True biblical wisdom cannot be found in the world. The world will contrive to imitate wisdom by manipulation, scheming, intrigue, mystery, and strategy. Only by knowing biblical, godly wisdom can we identify false “wisdom” in ourselves and in others. The twenty-first century finds the world immersed in emotional and relative “truth.” Satan delights in having people believe that truth is based merely on their experience or feelings, hardening hearts and minds to God’s absolute truth and wisdom. He works to keep the elect from salvation in Christ and to discourage the regenerate. Worldly people speak blasphemous things against the Lord, and try to persuade others not to serve Him, arguing against righteous living. They, like Satan himself, rejoice in calling good “evil” and evil “good.” It is sport to fools to engage in mischief, whether or not they recognize the consequences. Will you ask God to help you discern and reject worldly wisdom? Immersing, bathing, engaging ourselves in Scripture is required, in order to recognize the truth.

January 2

“The true light, which gives light to everyone, was coming into the world. He was in the world, and the world was made through him, yet the world did not know him.” (John 1:9-10)

A non-biblical worldview holds that wisdom is found in characteristics such as personal intelligence, power, and shrewd decisions, which are imitations of God’s perfect wisdom.

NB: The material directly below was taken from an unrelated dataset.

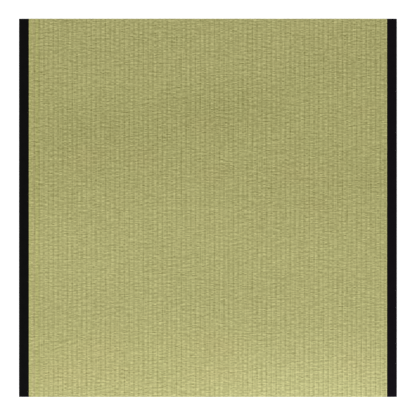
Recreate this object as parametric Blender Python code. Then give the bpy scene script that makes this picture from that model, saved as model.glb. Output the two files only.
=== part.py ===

Some powerful people in the Bible recognized the limitations of this fake wisdom and sought a superior wisdom from God. Solomon, the Queen of Sheba, Queen Esther, David, Nicodemus, and Paul, are a few individuals who recognized the supremacy of God’s intelligence. The New Testament is especially instructive—the only way to obtain true wisdom from God is to submit to Jesus Christ, who is “the power of God and wisdom of God” (1 Corinthians 1:24). Christ is the ultimate personification of godly wisdom; those who draw close to Him will find the wisdom that the world seeks, but cannot find. He is “the Word made flesh” (John 1:14) and “the exact imprint of God’s nature” (Hebrews 1:3). Therefore, walking in the path of wisdom requires submission to Christ and the courage to be counter-cultural.


Personal conviction of biblical truth emboldens us when we are surrounded by worldly influences. The grace and love of Christ in us, in the dwelling Holy Spirit quiets our desperation to and gives us the perspective, peace, and timeliness needed to share our hearts winsomely with those who need to hear the gospel. But we must first demonstrate that Christ is the “wisdom of God” in our lives. So, let us ask ourselves, “Do my values, choices, and decisions reflect Christ’s wisdom?”


January 1

January 1   

“Trust in the Lord with all your heart, and do not lean on your own understanding. In all your ways acknowledge him, and he will make straight your paths. Be not wise in your own eyes; fear the Lord, and turn away from evil.” (Proverbs 3:5-7)

The Bible informs us that true, righteous wisdom is found only in God. Success in obtaining this wisdom requires understanding and appropriating trust in God over and above any faith we have in anyone or anything else. As long as we agree with and rely on worldly experiences, opinions, knowledge and understanding, we will be opposed to godly wisdom. For Christians, there are only two paths: the wisdom of God or our own foolish understanding. Our sin nature concurs with the ungodly path, which is encouraged by the world, with which we should contend. Victorious Christian discipleship depends on a biblical worldview.

The development of wisdom occurs through the same avenue as the development of all spiritual fruit, from the inside out, in the heart and mind first. This necessitates honest self-examination under the influence of the Holy Spirit and a desire to practice new approaches to daily living, with God’s help, for His glory. By fulfilling our calling to live by God’s grace, believers will find healing and refreshment in the benefits of wisdom. This year, do you want to make wise financial decisions? Are you concerned about your children’s spiritual training or their future education? Would you like wisdom for your marriage or friendships? Which path will you choose?